Linux uses Flush/FUA (previously known as barriers) as a way to ensure that no additional data is written to disk before before the Flush/FUA is acknowledged. This is very important because storage devices can re-order writes in their write cache to optimise performance. Flush/FUA makes sure that the data on-disk is in a consistent order, even if there is a power loss.

So, when there is a Parent Transid Verify Failed, it often means that the storage was not honouring the Flush/FUA as it should! In some cases, a bus or device reset, in-flight data or data in the drive cache can be dropped, which could also lead to to an inconsistent filesystem.

Some other situations that can lead to transid errors are:

  • Logical bugs: The filesystem structures haven’t been properly updated and stored correctly.
  • Misdirected writes: the underlying storage does not store the data to the exact address as expected and overwrites some other data.
  • Block storage device (hardware or emulated) does not properly flush and persist data between transactions so they get mixed up.
  • Lost writes without proper error handling: writing the block worked as viewed on the filesystem layer, but there was a problem on the lower layers not propagated upwards.
  • Suspend mode sometimes confuse the kernel, drive cache, etc, leading to data loss causing same type of errors.

Repairing the filesystem[edit | edit source]

Do not attempt to repair the filesystem yourself, but seek advice from the developers at the #btrfs IRC channel or the Btrfs mailing list.
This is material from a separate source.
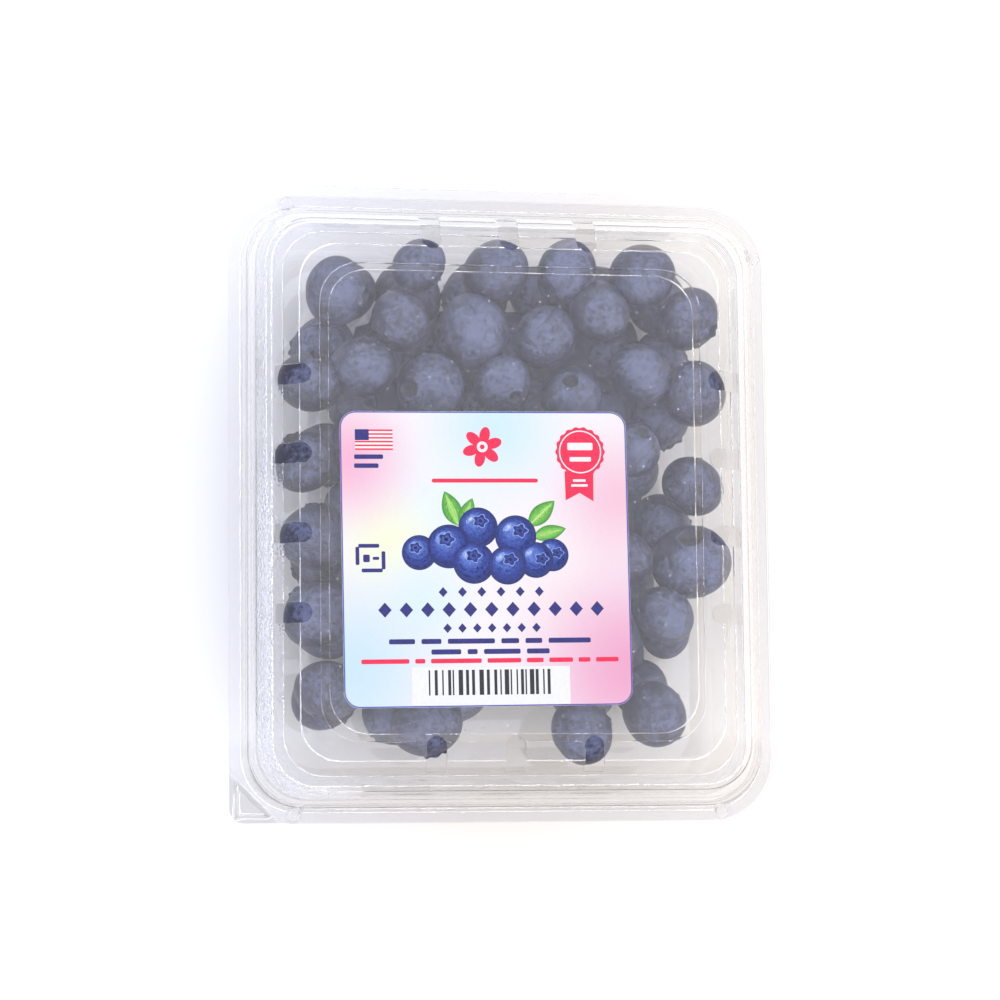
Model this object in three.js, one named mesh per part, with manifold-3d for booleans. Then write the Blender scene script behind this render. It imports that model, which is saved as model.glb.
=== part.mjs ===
// A clear hinged clamshell punnet of blueberries, in millimetres, +Z up.
// The tray stands on z = 0. X runs across the pack and Y along it, with the hinge on the +Y side.
import * as THREE from "three";
import { mergeVertices } from "three/addons/utils/BufferGeometryUtils.js";
import Module from "manifold-3d";

const wasm = await Module();
wasm.setup();

// Driving dimensions of the pack.
const PACK_WIDTH = 112;
const PACK_LENGTH = 127.5;
const TRAY_DEPTH = 19;
const LID_RISE = 13.6;
const SHEET = 0.6;
const SEAM = 0.3;
const RIM_RADIUS = 13;
const INNER_RADIUS = 8;
const RADIUS_FADE = 9;
const Y_INSET_SHARE = 0.93;
const CORNER_STEPS = 4;

// Upright flutes that stiffen the tray's walls: their centres along the walls and their shape.
const FLUTE_DEPTH = 0.8;
const FLUTE_WIDTH = 10;
const FLUTE_RAMP = 1.6;
const FLUTES_ON_X_WALLS = [-18, 0, 18];
const FLUTES_ON_Y_WALLS = [-27, -9, 9, 27];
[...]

There are advanced mount options such as -o ro,rescue=all and -o ro,usebackuproot that can assist in recovery, but do not attempt to use them without consulting with experienced admins first.

If the filesystem turned read-only before parent transid verify failed, it may be a false alarm. In this case umount it and try mounting it again.
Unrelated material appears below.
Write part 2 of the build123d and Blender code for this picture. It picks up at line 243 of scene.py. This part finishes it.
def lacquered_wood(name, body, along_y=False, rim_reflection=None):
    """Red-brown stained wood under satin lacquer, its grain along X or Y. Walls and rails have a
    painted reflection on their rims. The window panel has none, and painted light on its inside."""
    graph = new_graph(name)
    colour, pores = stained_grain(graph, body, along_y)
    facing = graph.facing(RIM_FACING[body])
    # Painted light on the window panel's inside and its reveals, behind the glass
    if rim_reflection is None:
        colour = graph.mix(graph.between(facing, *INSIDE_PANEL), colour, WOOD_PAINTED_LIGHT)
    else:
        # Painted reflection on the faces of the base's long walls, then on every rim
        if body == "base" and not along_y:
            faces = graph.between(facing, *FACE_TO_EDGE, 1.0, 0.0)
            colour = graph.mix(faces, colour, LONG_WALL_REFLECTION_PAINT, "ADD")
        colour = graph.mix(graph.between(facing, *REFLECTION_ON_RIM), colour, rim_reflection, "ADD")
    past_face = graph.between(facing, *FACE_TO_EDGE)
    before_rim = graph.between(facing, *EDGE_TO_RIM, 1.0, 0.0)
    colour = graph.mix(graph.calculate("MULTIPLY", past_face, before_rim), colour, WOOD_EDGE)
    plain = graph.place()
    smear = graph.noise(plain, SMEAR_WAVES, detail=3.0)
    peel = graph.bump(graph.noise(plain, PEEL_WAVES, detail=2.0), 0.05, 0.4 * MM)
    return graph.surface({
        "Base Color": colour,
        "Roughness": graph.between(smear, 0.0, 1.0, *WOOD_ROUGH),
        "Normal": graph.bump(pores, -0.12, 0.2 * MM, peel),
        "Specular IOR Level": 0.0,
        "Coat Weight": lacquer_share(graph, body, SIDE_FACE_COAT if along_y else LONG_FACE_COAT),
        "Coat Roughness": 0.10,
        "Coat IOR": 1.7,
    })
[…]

It is usually not possible to make repairs and get back to a fully working state. If you can mount the filesystem as read-only, use this opportunity to make backups of your files. If it is not possible to mount the filesystem as read-only, then btrfs restore is a last option. Btrfs restore can ignore errors and copy the files from an unmounted filesystem to another device.

Preventing Parent Transid Verify Failed[edit | edit source]

If the device is lying about it's capability to support barriers, there is no way for Linux to know when the data is actually on-disk. It s therefore very hard to fully mitigate the risk. If your device is in a USB encloure, try switching to another enclosure or fit it directly on the SATA bus. It is relatively common that USB-SATA bridges used in enclosures do not implement all ATA features, don't have good error handling or simply lie about the device capabilities. A personal experience of this was a USB enclosure that didn't implement the USB Attached SCSI (UAS) protocol properly and lost writes during heavy load. Disabling the UAS kernel module helped in that case.

Disabling write cache is one possible mitigation of the problem. It slightly reduces performance, but it should prevent write cache reordering. Use hdparm to disable write cache.

hdparm -i is used to get drive information:

# hdparm -i /dev/sda
/dev/sda:

 Model=SAMSUNG SSD 830 Series, FwRev=CXM03B1Q, SerialNo=S0Z4NEAC325687
 Config={ Fixed }
 RawCHS=16383/16/63, TrkSize=0, SectSize=0, ECCbytes=0
 BuffType=unknown, BuffSize=unknown, MaxMultSect=16, MultSect=16
 CurCHS=16383/16/63, CurSects=16514064, LBA=yes, LBAsects=500118192
 IORDY=on/off, tPIO={min:120,w/IORDY:120}, tDMA={min:120,rec:120}
 PIO modes:  pio0 pio1 pio2 pio3 pio4
 DMA modes:  mdma0 mdma1 mdma2
 UDMA modes: udma0 udma1 udma2 udma3 udma4 udma5 *udma6
 AdvancedPM=no WriteCache=enabled
 Drive conforms to: unknown:  ATA/ATAPI-2,3,4,5,6,7

 * signifies the current active mode

hdparm -W 0 is used to disable write cache while hdparm -W 1 enables write cache:

# hdparm -W 0 /dev/sda
/dev/sda:
 setting drive write-caching to 0 (off)
 write-caching =  0 (off)
# hdparm -i /dev/sda
/dev/sda:

 Model=SAMSUNG SSD 830 Series, FwRev=CXM03B1Q, SerialNo=S0Z4NEAC325687
 Config={ Fixed }
 RawCHS=16383/16/63, TrkSize=0, SectSize=0, ECCbytes=0
 BuffType=unknown, BuffSize=unknown, MaxMultSect=16, MultSect=16
 CurCHS=16383/16/63, CurSects=16514064, LBA=yes, LBAsects=500118192
 IORDY=on/off, tPIO={min:120,w/IORDY:120}, tDMA={min:120,rec:120}
 PIO modes:  pio0 pio1 pio2 pio3 pio4
 DMA modes:  mdma0 mdma1 mdma2
 UDMA modes: udma0 udma1 udma2 udma3 udma4 udma5 *udma6
 AdvancedPM=no WriteCache=disabled
 Drive conforms to: unknown:  ATA/ATAPI-2,3,4,5,6,7

 * signifies the current active mode

The write cache on NVME drives can be disabled using nvme set-feature -f 6 -v 0 -s.

Another option is smartctl --set wcache,off.

Write cache has to be disabled on each boot and on each resume from suspend or hibernation.

The Arch Wiki has a good write-up on how to use hdparm and make its settings persistent across reboot.